-- Begin Exercise input --

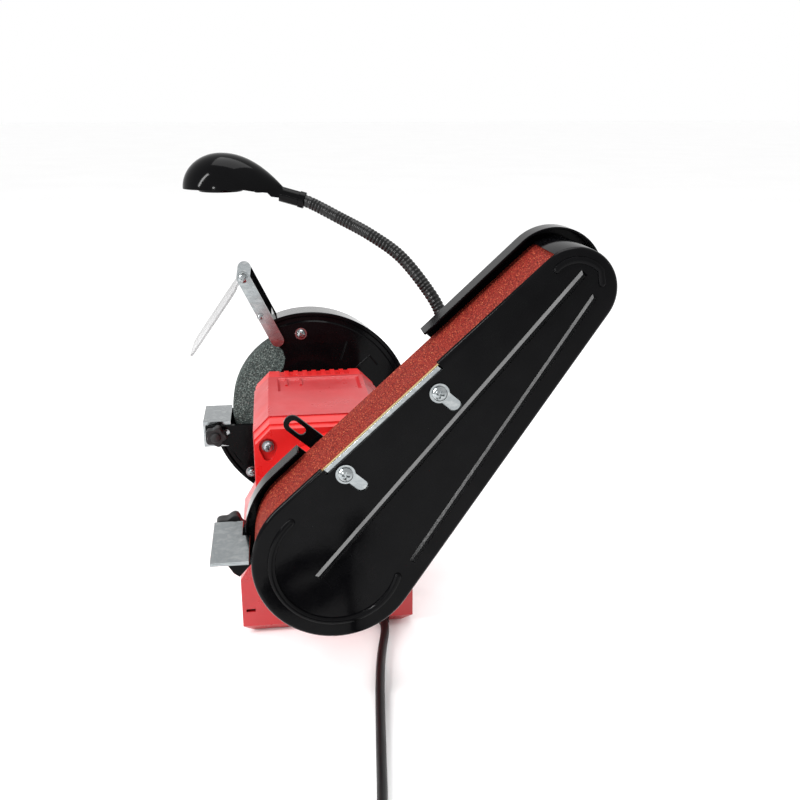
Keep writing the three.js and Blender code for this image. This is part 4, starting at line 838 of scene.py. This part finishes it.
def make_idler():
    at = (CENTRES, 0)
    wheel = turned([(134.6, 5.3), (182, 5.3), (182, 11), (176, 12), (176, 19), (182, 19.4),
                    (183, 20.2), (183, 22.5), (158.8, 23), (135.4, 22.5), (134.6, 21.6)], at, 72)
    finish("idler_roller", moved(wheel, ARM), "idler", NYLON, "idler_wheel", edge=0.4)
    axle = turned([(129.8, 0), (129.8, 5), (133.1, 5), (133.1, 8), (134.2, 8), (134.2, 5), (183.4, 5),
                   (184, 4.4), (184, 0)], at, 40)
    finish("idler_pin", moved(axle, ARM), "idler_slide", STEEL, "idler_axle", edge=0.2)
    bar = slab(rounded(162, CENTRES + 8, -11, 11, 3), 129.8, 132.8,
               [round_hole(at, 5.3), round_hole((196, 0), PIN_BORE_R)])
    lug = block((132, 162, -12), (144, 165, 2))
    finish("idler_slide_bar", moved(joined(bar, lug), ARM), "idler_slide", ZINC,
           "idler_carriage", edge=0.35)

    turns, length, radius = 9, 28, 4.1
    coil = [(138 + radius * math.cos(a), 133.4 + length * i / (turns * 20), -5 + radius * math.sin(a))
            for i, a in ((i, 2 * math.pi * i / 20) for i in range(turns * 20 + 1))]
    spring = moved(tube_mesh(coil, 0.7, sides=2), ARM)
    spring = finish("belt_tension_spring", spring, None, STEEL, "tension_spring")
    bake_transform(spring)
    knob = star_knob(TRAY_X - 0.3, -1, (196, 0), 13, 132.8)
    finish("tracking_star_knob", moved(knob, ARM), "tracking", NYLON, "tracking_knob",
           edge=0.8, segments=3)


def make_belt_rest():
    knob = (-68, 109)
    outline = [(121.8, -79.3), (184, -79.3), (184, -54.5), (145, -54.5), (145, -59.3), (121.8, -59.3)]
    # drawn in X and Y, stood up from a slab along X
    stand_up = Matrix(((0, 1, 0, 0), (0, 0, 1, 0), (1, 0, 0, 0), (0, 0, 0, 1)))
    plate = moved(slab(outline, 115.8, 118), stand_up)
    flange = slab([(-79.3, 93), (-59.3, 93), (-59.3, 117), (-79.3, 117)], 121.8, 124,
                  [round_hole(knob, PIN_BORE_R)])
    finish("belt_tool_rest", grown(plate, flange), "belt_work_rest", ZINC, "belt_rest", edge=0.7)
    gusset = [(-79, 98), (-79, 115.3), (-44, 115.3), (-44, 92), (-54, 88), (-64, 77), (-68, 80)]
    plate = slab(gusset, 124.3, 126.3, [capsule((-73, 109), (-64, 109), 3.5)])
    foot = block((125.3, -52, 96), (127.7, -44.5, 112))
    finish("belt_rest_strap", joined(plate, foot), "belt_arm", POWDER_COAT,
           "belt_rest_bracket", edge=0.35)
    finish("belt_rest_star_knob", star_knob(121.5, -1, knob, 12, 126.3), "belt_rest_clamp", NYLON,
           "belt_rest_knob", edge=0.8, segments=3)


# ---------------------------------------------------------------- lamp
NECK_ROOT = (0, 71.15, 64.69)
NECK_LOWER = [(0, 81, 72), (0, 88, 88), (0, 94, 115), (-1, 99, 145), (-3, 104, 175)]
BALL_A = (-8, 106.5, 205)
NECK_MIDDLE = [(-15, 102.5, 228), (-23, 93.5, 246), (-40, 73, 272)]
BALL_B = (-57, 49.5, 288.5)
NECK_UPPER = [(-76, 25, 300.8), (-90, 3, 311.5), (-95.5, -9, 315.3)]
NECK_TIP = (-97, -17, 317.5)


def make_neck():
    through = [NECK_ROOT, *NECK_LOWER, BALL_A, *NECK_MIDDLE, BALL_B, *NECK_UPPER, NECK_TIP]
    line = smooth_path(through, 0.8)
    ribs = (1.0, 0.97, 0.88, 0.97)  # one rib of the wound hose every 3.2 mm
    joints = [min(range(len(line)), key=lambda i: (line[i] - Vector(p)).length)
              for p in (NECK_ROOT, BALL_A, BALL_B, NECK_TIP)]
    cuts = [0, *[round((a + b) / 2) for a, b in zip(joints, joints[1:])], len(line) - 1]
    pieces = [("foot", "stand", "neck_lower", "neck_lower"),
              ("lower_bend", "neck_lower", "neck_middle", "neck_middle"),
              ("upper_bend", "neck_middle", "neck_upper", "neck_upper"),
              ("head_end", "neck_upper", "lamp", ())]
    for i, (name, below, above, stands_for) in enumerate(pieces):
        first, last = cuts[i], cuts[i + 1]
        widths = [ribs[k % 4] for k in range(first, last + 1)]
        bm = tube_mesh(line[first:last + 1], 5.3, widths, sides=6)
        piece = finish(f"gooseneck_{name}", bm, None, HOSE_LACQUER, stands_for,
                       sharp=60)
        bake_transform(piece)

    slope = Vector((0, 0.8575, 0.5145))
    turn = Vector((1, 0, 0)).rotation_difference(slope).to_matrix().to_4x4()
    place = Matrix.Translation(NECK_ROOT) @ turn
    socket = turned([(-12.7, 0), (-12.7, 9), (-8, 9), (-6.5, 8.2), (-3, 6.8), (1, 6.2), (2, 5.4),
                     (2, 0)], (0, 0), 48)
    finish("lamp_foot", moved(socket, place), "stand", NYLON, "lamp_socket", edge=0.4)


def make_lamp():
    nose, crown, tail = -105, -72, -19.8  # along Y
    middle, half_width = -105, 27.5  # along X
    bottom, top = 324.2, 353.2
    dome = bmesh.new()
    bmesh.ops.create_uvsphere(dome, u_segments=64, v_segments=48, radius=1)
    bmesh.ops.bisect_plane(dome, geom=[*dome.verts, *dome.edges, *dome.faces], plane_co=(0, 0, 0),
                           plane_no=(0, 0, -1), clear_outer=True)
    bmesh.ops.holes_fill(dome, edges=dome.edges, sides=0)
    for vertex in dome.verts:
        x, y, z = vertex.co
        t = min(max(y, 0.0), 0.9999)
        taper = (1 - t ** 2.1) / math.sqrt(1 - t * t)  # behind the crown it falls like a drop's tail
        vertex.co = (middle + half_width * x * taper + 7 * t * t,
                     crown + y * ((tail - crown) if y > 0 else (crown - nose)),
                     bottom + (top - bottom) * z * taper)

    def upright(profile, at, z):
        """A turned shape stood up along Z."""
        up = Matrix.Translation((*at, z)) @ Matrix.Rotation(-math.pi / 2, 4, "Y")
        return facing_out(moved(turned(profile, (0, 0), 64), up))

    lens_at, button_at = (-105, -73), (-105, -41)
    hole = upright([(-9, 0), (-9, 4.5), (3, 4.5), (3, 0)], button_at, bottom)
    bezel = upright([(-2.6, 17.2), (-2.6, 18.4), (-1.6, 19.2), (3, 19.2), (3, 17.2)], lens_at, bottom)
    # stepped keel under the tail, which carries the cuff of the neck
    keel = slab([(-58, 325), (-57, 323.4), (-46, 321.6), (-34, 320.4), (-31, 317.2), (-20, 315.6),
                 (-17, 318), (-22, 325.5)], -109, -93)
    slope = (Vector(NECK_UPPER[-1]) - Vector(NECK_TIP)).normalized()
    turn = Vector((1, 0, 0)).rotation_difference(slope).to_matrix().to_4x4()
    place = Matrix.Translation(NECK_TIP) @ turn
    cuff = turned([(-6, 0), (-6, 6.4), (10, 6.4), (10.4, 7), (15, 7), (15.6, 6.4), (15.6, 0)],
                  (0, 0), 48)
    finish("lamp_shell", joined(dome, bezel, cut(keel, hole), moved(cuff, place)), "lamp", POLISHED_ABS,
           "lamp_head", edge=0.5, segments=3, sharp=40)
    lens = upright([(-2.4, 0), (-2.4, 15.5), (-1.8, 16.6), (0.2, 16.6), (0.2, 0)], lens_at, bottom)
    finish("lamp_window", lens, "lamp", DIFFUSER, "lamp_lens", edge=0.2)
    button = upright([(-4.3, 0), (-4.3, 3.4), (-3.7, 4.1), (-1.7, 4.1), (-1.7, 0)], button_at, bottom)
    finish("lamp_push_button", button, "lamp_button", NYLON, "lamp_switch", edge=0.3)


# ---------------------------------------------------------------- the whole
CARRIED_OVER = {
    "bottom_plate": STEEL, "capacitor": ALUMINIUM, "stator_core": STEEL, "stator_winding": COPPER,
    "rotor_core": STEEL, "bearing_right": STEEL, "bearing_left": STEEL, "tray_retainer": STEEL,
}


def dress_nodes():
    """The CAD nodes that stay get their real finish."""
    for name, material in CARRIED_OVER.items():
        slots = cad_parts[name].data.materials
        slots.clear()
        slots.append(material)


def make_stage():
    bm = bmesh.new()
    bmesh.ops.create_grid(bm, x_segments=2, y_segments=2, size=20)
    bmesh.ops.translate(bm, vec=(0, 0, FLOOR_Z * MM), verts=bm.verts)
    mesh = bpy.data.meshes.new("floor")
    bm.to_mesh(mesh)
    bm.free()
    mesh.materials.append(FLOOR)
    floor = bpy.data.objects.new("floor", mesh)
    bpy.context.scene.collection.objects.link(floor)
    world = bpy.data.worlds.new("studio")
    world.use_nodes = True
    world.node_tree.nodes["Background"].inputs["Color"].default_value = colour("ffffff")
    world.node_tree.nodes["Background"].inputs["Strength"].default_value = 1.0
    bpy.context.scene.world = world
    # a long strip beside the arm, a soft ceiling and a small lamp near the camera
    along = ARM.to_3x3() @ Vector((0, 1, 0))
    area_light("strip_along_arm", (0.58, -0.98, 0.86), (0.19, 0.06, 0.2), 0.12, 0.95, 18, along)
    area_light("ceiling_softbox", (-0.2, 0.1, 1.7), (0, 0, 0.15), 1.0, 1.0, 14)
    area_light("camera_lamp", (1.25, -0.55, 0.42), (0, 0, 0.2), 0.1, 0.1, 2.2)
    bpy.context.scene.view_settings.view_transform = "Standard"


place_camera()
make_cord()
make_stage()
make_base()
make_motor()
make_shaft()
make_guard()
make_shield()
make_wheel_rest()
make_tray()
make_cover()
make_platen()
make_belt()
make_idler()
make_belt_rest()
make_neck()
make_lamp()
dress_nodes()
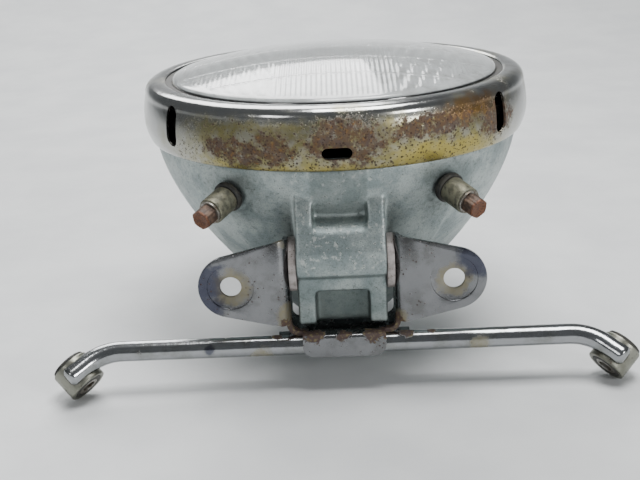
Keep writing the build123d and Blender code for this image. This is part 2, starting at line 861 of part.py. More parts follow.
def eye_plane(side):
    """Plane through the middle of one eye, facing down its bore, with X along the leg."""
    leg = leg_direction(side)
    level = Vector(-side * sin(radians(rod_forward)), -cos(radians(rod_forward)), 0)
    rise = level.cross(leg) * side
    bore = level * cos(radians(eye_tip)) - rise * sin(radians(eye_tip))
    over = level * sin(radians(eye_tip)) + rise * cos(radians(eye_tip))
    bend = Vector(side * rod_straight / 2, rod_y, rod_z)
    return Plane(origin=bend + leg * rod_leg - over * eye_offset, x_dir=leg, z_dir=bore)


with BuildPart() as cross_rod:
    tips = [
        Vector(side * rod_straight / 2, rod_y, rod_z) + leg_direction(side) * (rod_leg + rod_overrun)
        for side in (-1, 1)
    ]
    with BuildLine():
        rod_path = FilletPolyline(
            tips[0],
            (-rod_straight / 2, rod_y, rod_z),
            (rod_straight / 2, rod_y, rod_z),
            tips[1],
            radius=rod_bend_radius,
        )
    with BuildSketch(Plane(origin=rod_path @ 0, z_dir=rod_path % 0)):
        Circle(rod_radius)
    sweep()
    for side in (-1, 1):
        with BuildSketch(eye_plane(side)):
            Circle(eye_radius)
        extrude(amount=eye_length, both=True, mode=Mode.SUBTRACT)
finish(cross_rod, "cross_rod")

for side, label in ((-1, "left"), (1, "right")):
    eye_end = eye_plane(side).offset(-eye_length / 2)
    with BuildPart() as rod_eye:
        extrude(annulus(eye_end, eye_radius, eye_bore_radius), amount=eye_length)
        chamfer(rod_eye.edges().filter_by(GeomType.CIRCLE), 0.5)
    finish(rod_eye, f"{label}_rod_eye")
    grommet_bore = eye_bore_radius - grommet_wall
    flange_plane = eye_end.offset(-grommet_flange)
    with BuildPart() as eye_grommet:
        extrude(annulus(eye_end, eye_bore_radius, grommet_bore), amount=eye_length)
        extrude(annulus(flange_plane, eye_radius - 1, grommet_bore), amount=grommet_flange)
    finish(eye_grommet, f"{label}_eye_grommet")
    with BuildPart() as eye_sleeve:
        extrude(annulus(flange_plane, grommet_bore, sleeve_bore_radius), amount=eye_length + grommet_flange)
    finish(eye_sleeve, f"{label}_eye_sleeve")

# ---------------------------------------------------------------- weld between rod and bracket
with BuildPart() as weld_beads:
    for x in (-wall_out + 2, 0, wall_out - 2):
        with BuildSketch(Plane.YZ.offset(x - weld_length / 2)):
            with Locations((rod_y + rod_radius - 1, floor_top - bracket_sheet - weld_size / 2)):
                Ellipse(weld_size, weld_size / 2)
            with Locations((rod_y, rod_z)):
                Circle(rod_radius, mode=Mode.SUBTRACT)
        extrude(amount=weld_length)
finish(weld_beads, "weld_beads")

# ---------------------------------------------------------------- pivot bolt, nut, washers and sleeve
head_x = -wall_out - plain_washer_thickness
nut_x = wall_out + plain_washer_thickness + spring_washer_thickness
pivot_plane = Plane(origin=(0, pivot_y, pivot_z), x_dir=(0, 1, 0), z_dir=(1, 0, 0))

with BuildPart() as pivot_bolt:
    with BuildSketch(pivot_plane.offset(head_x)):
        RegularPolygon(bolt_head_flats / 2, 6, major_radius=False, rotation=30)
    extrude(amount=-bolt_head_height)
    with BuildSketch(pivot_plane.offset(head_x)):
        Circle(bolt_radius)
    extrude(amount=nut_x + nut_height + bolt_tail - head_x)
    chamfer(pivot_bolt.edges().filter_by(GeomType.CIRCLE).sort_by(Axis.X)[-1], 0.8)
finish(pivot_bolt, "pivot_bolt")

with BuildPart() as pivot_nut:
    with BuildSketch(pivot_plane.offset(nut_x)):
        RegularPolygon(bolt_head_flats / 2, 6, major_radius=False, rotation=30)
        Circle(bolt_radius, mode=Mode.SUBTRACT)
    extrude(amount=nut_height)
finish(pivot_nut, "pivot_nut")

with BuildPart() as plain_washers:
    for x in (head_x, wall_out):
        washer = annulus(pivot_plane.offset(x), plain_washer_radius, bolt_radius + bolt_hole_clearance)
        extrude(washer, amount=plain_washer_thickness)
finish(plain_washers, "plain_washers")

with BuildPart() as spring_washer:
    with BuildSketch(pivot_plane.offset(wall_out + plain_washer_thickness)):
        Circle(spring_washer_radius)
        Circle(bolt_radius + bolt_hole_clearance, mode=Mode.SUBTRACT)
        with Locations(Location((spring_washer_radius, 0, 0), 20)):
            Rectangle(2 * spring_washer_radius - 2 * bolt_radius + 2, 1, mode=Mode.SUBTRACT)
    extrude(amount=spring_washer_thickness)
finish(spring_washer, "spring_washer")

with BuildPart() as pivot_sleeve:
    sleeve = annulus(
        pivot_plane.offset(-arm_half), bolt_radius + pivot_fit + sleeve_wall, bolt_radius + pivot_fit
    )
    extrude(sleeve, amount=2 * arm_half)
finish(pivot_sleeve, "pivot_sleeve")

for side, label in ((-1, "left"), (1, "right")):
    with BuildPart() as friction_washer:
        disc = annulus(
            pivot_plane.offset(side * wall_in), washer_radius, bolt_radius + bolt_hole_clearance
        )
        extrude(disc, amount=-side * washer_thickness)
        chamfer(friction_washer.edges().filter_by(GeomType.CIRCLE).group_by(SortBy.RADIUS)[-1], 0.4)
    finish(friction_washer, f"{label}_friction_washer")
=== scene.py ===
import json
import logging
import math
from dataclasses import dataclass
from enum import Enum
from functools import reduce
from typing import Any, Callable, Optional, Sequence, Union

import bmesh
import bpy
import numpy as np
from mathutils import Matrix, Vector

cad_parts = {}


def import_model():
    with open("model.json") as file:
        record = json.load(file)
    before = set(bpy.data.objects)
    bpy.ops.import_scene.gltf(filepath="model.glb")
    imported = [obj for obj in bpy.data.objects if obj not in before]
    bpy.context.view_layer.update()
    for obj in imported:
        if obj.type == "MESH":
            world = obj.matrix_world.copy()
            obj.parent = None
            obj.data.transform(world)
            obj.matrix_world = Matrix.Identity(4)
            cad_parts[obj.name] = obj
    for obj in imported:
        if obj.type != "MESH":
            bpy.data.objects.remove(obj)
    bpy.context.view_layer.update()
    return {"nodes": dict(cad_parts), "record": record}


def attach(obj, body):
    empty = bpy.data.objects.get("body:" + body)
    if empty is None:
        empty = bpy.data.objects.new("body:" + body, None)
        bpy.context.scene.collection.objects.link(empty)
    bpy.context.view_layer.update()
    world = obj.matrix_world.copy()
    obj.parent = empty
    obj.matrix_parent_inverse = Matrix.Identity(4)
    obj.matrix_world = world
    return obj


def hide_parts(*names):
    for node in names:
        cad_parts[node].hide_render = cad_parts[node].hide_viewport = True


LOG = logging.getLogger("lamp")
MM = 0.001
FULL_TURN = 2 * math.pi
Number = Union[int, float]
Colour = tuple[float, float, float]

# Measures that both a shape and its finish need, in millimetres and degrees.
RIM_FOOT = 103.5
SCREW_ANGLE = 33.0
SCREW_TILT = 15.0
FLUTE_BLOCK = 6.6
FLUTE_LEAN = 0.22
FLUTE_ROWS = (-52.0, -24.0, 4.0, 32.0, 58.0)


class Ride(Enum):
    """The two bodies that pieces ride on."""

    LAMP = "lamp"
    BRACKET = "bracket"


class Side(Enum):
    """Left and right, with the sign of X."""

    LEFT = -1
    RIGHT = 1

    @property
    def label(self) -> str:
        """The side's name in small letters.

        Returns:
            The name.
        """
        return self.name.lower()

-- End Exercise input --

# [Task to carry out]
Write out only the final block of lines, starting at the line with "bpy.context.scene.collection.objects.link(empty)" and running to the end of the material.

# [Response to this exercise]
        bpy.context.scene.collection.objects.link(empty)
    bpy.context.view_layer.update()
    world = obj.matrix_world.copy()
    obj.parent = empty
    obj.matrix_parent_inverse = Matrix.Identity(4)
    obj.matrix_world = world
    return obj


def hide_parts(*names):
    for node in names:
        cad_parts[node].hide_render = cad_parts[node].hide_viewport = True


LOG = logging.getLogger("lamp")
MM = 0.001
FULL_TURN = 2 * math.pi
Number = Union[int, float]
Colour = tuple[float, float, float]

# Measures that both a shape and its finish need, in millimetres and degrees.
RIM_FOOT = 103.5
SCREW_ANGLE = 33.0
SCREW_TILT = 15.0
FLUTE_BLOCK = 6.6
FLUTE_LEAN = 0.22
FLUTE_ROWS = (-52.0, -24.0, 4.0, 32.0, 58.0)


class Ride(Enum):
    """The two bodies that pieces ride on."""

    LAMP = "lamp"
    BRACKET = "bracket"


class Side(Enum):
    """Left and right, with the sign of X."""

    LEFT = -1
    RIGHT = 1

    @property
    def label(self) -> str:
        """The side's name in small letters.

        Returns:
            The name.
        """
        return self.name.lower()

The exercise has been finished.